The authors did not provide any proof of randomness for the two points P1 and P2. This could have easily been done by choosing P1 and P2 as outputs of a hash function, but they did not. This is just one of many flaws in the design of this algorithm.
The evidence is mounting for Dual_EC_DRBG being well-suited for use as a back door. A working proof of concept backdoor was published in late 2013 using OpenSSL, and a patent for using the construction as "key escrow" (another term for backdoor) was filed back in 2006.
Up until recently, Dual_EC_DRBG was the default random number generator for several cryptographic products from RSA (the security division of EMC), even though cryptographers have long been skeptical of the algorithm's design. There are reports of impropriety connecting a $10 million investment by the United States government and RSA's decision to use this obscure and widely maligned algorithm in their widely-distributed products.

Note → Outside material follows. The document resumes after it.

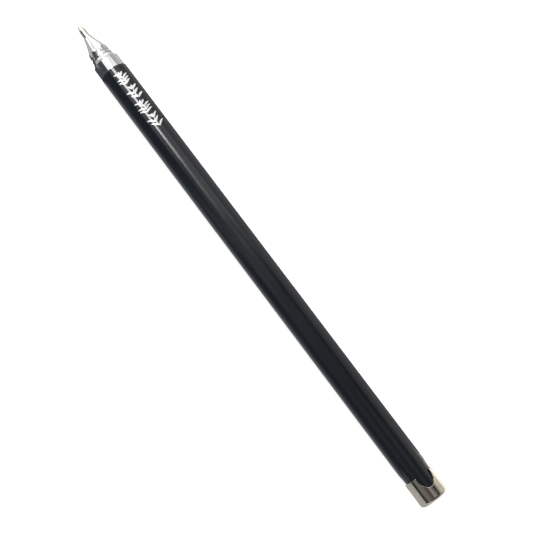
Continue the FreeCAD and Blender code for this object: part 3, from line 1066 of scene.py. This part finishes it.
# ---------------------------------------------------------------- refill
@dataclass
class Refill:
    """The refill: ball, metal point, holder, tube, ink and grease, with the spring and spacer behind it.

    A place that ends in _x is on the axis.
    """

    ball_radius: float = 0.50
    socket_clearance: float = 0.01
    ball_shown: float = 0.32
    rim_wall: float = 0.10
    cone_length: float = 2.8
    cone_rounding: float = 4.0
    point_bore: float = 0.55
    channel: float = 0.25
    channel_length: float = 1.4
    channel_funnel: float = 0.3
    holder_bore: float = 1.26
    holder_front_radius: float = 1.85
    holder_cone_front_x: float = 9.6
    holder_cone_rear_x: float = 6.6
    holder_flange_rear_x: float = 4.3
    holder_plug_radius: float = 2.44
    ink_channel: float = 0.8
    tube_bore: float = 2.45
    meniscus_depth: float = 0.6
    meniscus_bulge: float = 0.25
    wire_radius: float = 0.25
    spring_turns: float = 8.5
    spring_easing: float = 0.055
    spring_gap: float = 0.02
    spacer_wall: float = 0.7
    spacer_floor: float = 1.2
    spacer_vent: float = 0.6
    nipple_radius: float = 2.3

    def build(self) -> None:
        """Builds and dresses every piece of the refill and what holds it."""
        self.build_ball()
        self.build_point()
        self.build_holder()
        self.build_contents()
        self.build_spring()
        self.build_spacer()

    def build_ball(self) -> None:
        """Builds the ball: a half circle turned round the axis."""
        rear, front, _ = span("writing_ball")
        turn = np.linspace(math.pi, 0, 33)
        middle = (rear + front) / 2
        half = np.stack([middle + self.ball_radius * np.cos(turn), self.ball_radius * np.sin(turn)], axis=1)
        half[[0, -1], 1] = 0
        shell = Shell("carbide_ball")
        shell.add(turned(half, 48))
        shell.make(BALL_CARBIDE, "ball", "writing_ball")

    def build_point(self) -> None:
        """Builds the metal point: a shank, a cone and the ball's socket, whose lip is swaged over the ball.

        The outline's own corners inside the socket are left out, and the socket's arc takes their place.
        """
        rear, rim, radius = span("point_housing")
        ball_x = sum(span("writing_ball")[:2]) / 2
        socket = self.ball_radius + self.socket_clearance
        channel_x = ball_x - math.sqrt(socket ** 2 - self.channel ** 2)
        rim_radius = math.sqrt(socket ** 2 - (rim - ball_x) ** 2)
        turn = np.linspace(math.asin(self.channel / socket), math.pi - math.asin(rim_radius / socket), 16)
        cup = np.stack([ball_x - socket * np.cos(turn), socket * np.sin(turn)], axis=1)
        front = outline([
            Corner(rim, rim_radius + self.rim_wall, 0.02),
            Corner(rim + self.ball_shown - self.cone_length, radius, self.cone_rounding),
            Corner(rear, radius, 0.08),
            Corner(rear, self.point_bore, 0.05),
            Corner(channel_x - self.channel_length, self.point_bore),
            Corner(channel_x - self.channel_length + self.channel_funnel, self.channel),
            Corner(channel_x, self.channel),
            Corner(rim, rim_radius),
        ])
        keep = ~((front[:, 0] > channel_x - 1e-9) & (front[:, 1] < rim_radius + 0.2 * self.rim_wall))
        shell = Shell("metal_point")
        shell.add(turned(np.concatenate([front[keep], cup]), 96), wrap_rows=True)
        shell.make(POINT_METAL, "refill", "point_housing")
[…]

It is very difficult to implement a secure system. Backdoors can be introduced at the software, hardware or even algorithm level. Algorithms backed by standards are not necessarily safe or free of backdoors. Some lessons to take away from this exercise are:
- Even secure cryptographic functions can be weakened if there isn't a good source of randomness
- Randomness in deterministic systems like computers is very hard to do correctly;
- Adding unpredictable sources of entropy can help increase randomness and, in turn, secure algorithms from these types of attacks
At CloudFlare, we understand this fact and are working on ways to make sure that the randomness in our cryptographic systems is truly random. Steps include extracting entropy from the physical world, monitoring system entropy levels, using a hardware random number generator to mix in extra entropy, and not relying on a single random number generator as the source of all randomness.